Overland Park shows no interest in getting to the real truth about John Albers’ death
At a recent meeting of Overland Park’s public safety committee, the city asked Johnson County District Attorney Steve Howe to present the process used by OISIT, the police department’s Officer Involved Shooting Investigation Team. Although there have been questions about this process from the community for the last four years, Overland Park did not solicit community input before to the meeting, and did not allow public comment during it.
While committee members have time to post in social media about backyard chickens and the farmers market, no one from the public safety committee posted about this presentation from Howe until the day of the meeting. It’s pretty apparent that Overland Park attempted to keep this meeting under the radar.
Throughout the meeting, Overland Park pandered to Howe, allowing him to spew half-truths and falsehoods unchecked. The committee failed to ask one legitimate question. Rest assured, the committee was able to have the DA’s office clarify who is responsible for bringing coffee and doughnuts to the scene. This meeting was nothing more than Overland Park trying to prop up a district attorney who is under the microscope of the FBI and the Department of Justice. Birds of a feather flock together.
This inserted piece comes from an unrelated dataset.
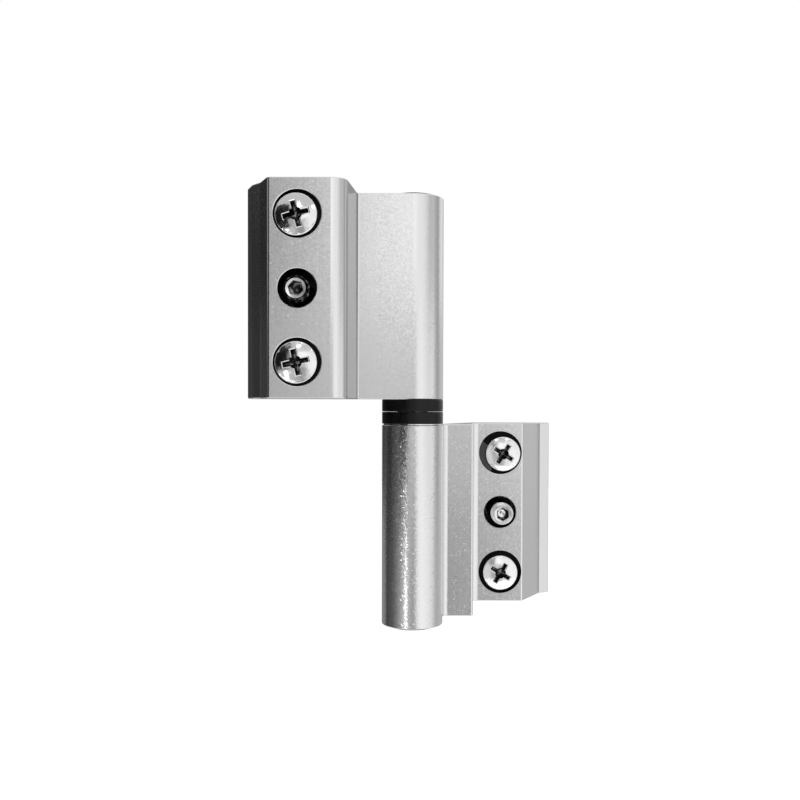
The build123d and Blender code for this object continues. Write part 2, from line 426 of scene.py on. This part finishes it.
def combined(solid, tool, operation, slot=0):
    """One solid cut by, joined to or kept within a tool, whose faces take the material slot."""
    for face in tool.faces:
        face.material_index = slot
    things = []
    for shape in (solid, tool):
        mesh = bpy.data.meshes.new("blank")
        shape.to_mesh(mesh)
        shape.free()
        for place in range(2):
            mesh.materials.append(None)
        things.append(bpy.data.objects.new("blank", mesh))
        bpy.context.scene.collection.objects.link(things[-1])
    cut = things[0].modifiers.new("cut", "BOOLEAN")
    cut.object = things[1]
    cut.operation = operation
    cut.solver = "EXACT"
    cut.use_self = operation == "DIFFERENCE"
    bpy.context.view_layer.update()
    made = things[0].evaluated_get(bpy.context.evaluated_depsgraph_get()).to_mesh()
    shape = bmesh.new()
    shape.from_mesh(made)
    for thing in things:
        mesh = thing.data
        bpy.data.objects.remove(thing)
        bpy.data.meshes.remove(mesh)
    if not shape.faces:
        raise RuntimeError("a screw's solid came out empty")
    return shape


def set_in_place(name, shape, level, materials, turn):
    """Puts a screw made in millimetres on its frame node's axis, its Z 0 at this level in Y."""
    low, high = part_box(name)
    seat = Matrix.Translation(((low.x + high.x) / 2, level, (low.z + high.z) / 2))
    face_forward = Matrix.Rotation(pi / 2, 4, "X")
    bmesh.ops.transform(
        shape,
        verts=shape.verts,
        matrix=seat
        @ face_forward
        @ Matrix.Scale(MM, 4)
        @ Matrix.Rotation(radians(turn), 4, "Z"),
    )
    mesh = bpy.data.meshes.new(name + "_threaded")
    shape.to_mesh(mesh)
    mesh.set_sharp_from_angle(angle=radians(30))
    for face in mesh.polygons:
        face.use_smooth = True
    for material in materials:
        mesh.materials.append(material)
    piece = bpy.data.objects.new(name + "_threaded", mesh)
    bpy.context.scene.collection.objects.link(piece)
    body = frame["nodes"][name]["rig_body"]
    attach(piece, body)
    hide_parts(name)


# Materials


def satin_aluminium(setting, leaf):
    """Aluminium, etched and clear anodised: even silver with fine sparkle and faint die lines, and
    painted shade in the bores and on the step's flank.
    """
    material, tree, output = new_material(f"satin_anodised_aluminium_{leaf}")
    place = add_node(tree, "TexCoord").outputs["Object"]
    plain_lean, sparks = GRAIN[leaf]
    # Die lines run straight along the whole extrusion, so their pattern has no Z
    flat = add_node(tree, "VectorMath", {0: place, 1: (1, 1, 0)}, operation="MULTIPLY")
    lines = add_node(
        tree,
        "TexNoise",
        {"Vector": flat.outputs[0], "Scale": 1 / (DIE_LINE_SPACING * MM), "Detail": 4.0},
    )
    ridges = add_node(
        tree,
        "Bump",
        {
            "Height": lines.outputs["Fac"],
            "Strength": DIE_LINE_STRENGTH[leaf],
            "Distance": DIE_LINE_DEPTH * MM,
        },
    )
    # The etch leaves facets far finer than this; they are drawn coarser so that they still sparkle
    facets = add_node(
        tree, "TexVoronoi", {"Vector": place, "Scale": 1 / (setting.grain_size * MM)}
    )
    tilt = add_node(
        tree,
        "VectorMath",
        {0: facets.outputs["Color"], 1: (0.5, 0.5, 0.5)},
        operation="SUBTRACT",
    )
    # A few facets lean much further than the rest and catch the light, most of all on the barrel
    parts = add_node(tree, "SeparateXYZ", {0: place})
    aside = add_node(tree, "Math", {0: parts.outputs["X"]}, operation="ABSOLUTE")
    spark = add_node(
        tree,
        "MapRange",
        {
            "Value": aside.outputs[0],
            "From Min": BARREL_EDGE[0] * MM,
            "From Max": BARREL_EDGE[1] * MM,
            "To Min": setting.spark_tilt,
            "To Max": FLATS_LEAN * setting.spark_tilt,
        },
    )
    pick = add_node(tree, "SeparateXYZ", {0: facets.outputs["Color"]})
    reach = add_node(
        tree,
        "MapRange",
        {"Value": pick.outputs["X"], "From Min": 1 - sparks, "To Min": plain_lean},
    )
    far = add_node(
        tree, "Math", {0: reach.outputs[0], 1: spark.outputs[0]}, operation="MULTIPLY"
    )
    lean = add_node(
        tree, "VectorMath", {0: tilt.outputs[0], "Scale": far.outputs[0]}, operation="SCALE"
    )
    leaning = add_node(
        tree, "VectorMath", {0: ridges.outputs["Normal"], 1: lean.outputs[0]}, operation="ADD"
    )
    pits = add_node(tree, "VectorMath", {0: leaning.outputs[0]}, operation="NORMALIZE")
    # The holes are bored after anodising; inside them the colour is painted shade, darker with
    # depth below the face
    across = add_node(tree, "VectorMath", {0: place, 1: (1, 0, 1)}, operation="MULTIPLY")
    bored = None
    for x, z, radius, share in BORES[leaf]:
        away = add_node(
            tree,
            "VectorMath",
            {0: across.outputs[0], 1: (x * MM, 0, z * MM)},
            operation="DISTANCE",
        )
        within = add_node(
            tree, "Math", {0: away.outputs["Value"], 1: radius * MM}, operation="LESS_THAN"
        )
        bored = add_node(
            tree,
            "Math",
            {0: within.outputs[0], 1: share, 2: bored.outputs[0] if bored else 0.0},
            operation="MULTIPLY_ADD",
        )
    depth = add_node(
        tree,
        "MapRange",
        {
            "Value": parts.outputs["Y"],
            "From Min": (FACE_LEVEL[leaf] + 0.25) * MM,
            "From Max": (FACE_LEVEL[leaf] + COUNTERBORE_DEPTH + 0.5) * MM,
        },
    )
    painted_shading = add_node(tree, "ValToRGB", {"Fac": depth.outputs[0]})
    stops = painted_shading.color_ramp.elements
    stops[0].color = setting.aluminium_colour
    for position, shade in ((0.1, "404040"), (0.8, "1A1A1A")):
        stops.new(position).color = linear(shade)
    stops[-1].color = linear("0A0A0A")
    colour = add_node(
        tree,
        "MixRGB",
        {
            "Fac": bored.outputs[0],
            "Color1": setting.aluminium_colour,
            "Color2": painted_shading.outputs["Color"],
        },
    )
    if leaf == "upper_leaf":
        # The flank of the step lies in the shade of the screw block
        right = add_node(
            tree, "Math", {0: parts.outputs["X"], 1: STEP_X * MM}, operation="GREATER_THAN"
        )
        shade = add_node(
            tree,
            "MapRange",
            {
                "Value": parts.outputs["Y"],
                "From Min": (STEP_Y + 0.3) * MM,
                "From Max": STEP_Y * MM,
                "To Max": right.outputs[0],
            },
        )
        colour = add_node(
            tree,
            "MixRGB",
            {
                "Fac": shade.outputs[0],
                "Color1": colour.outputs["Color"],
                "Color2": linear("9C9C9C"),
            },
        )
    surface = add_node(
        tree,
        "BsdfPrincipled",
        {
            "Base Color": colour.outputs["Color"],
            "Metallic": 1.0,
            "Roughness": setting.aluminium_roughness,
            "Normal": pits.outputs[0],
        },
    )
    tree.links.new(surface.outputs["BSDF"], output.inputs["Surface"])
    return material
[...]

The questions I ask of Overland Park and Steve Howe are pretty simple: The OISIT report created after the 2018 police shooting death of my son, John Albers, was incomplete. While Johnson County has some of the most sophisticated crime reconstruction capabilities in the United States, there was no scene reconstruction as required in the “memorandum of understanding” between the city and OISIT.
Why isn’t there a reconstruction report (other than a childlike drawing you would expect to see from a kindergartner)? Why would the city accept an incomplete report? Why was the shooting officer allowed to see all the dashcam video before he made a statement, days after the OISIT investigators started treating John, my wife and me as suspects?
Unfortunately, I believe the only answer is $70,000. That’s the amount of the severance agreement Overland Park paid Clayton Jenison, the officer who killed my son, before the ink was dry on Howe’s incomplete report.
This process is anything but a legitimate investigation into a loss of life at the hands of an police officer, and it needs to change. At best, the Overland Park Police Department’s Officer Involved Shooting Team process is misguided. At worst, it is corrupt.